Our theory of change measures success in seven layers. For the first 14 years that Foraker has been in business, we paid attention to each of the layers and made strides in each area. However, we primarily focused on the inner four layers – getting clear about how we strengthen individual nonprofit leaders and organizations, along with building Foraker’s internal structure to support this work. There will always be room to improve and strengthen our existing efforts and we will do that. But our future lies in the next three layers – focusing on collaborative and adaptive work within and outside of the sector, focusing on raising our sector voice, and focusing on the impact of nonprofits in strengthening the communities where we live. I am excited about this future. It builds on our strengths and helps us get better at what we already do, and it also stretches our thinking and the services we can provide to each of you.

I don’t know yet what the exact goals of the plan will be. Our board will convene later this month to start that process. But I can make the following promises about how we will approach any of our goals in 2016 and beyond:

  1. We will reinforce the cohorts of peers that we have fostered and have yet to fully develop. The network of nonprofit peer support is like a powerful superhero that can meet any challenge.
  2. We will position ourselves to keep listening. We want to hear your voice, and we will keep finding new strategic venues and vehicles to connect. Stay tuned for a new way you can become involved in public policy topics for our state and our nation.
  3. We will remain vigilant to our relationships – we mean you, our Partners. Yes, we raised our rates for only the third time in 15 years, and we did that with our eye on you. We factored in the very small organizations who could and should pay less for partnership, and we have maintained our commitment to serving organizations in a way that works from your perspective of time, money and capacity. We are staying focused on you.
  4. We will capture the challenge that brings opportunity. We are aware of the challenges for our state, our communities, and for individual organizations. We are in the camp of not letting a good crisis go to waste.
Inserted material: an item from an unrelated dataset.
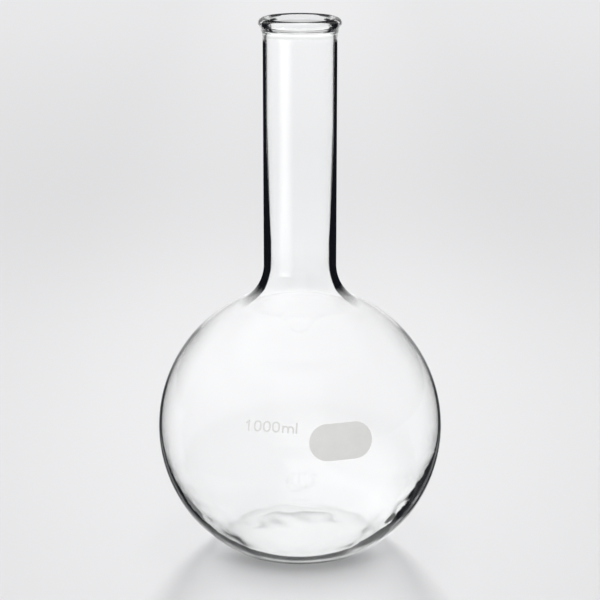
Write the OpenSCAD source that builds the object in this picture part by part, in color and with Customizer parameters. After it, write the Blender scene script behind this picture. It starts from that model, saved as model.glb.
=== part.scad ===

We are not sugarcoating the fear we see and hear, but instead of feeding the fear we will focus on feeding the conversations of opportunity. This is the right time to question our assumptions about not just how but why we do our work. There will be so many chances to ask better questions about how we might work better together across the sector, with government and with the business community. This is the time to be adaptive.
  5. We will slow down to take in our mistakes as information. We rarely learn from getting everything right all the time. As people and organizational cultures, being alive means we are capable of learning. When we “go slow to go fast” and are open to risk and failure, we get better. We make mistakes at Foraker. That’s just fine because then I know we are alive and we are pushing ourselves to get better.
  6. We will create space so that curiosity will serve us. This started out as my own mantra in my new role as President/CEO, but it turns out that it serves our organizational culture very well. The saying that “we don’t know what we don’t know” can lead us in circles – instead, we are creating space to welcome the unknown and see what we do with it next.
  7. We will adapt to the change of systems not just structures. This is not a new thought for Foraker or for many others in the field, but the possibilities of how this dynamic changes the conversations about best practices in governance, employment, mission, and fundraising is exhilarating for some and incomprehensible for others. It is the way we are moving. We have glimpses of what that looks like but not the whole picture. Come with us as we explore this world together.

Change is here now and these are the promises we are making on how we will do our work in this year. It will require our own questioning of assumptions and new ways of responding. Soon our whole team will focus on the “why” and the “what” of our goals as we further define future success. As we all launch into 2016, I am curious what promises you are making to your team, your donors, your organizational partners, and to yourself. I encourage you to focus, ask different questions about how the work gets done and gets funded – and stay positive. It would be so easy to do the opposite, but we hope that’s not the path you choose. We are ready to support your efforts. Happy New Year!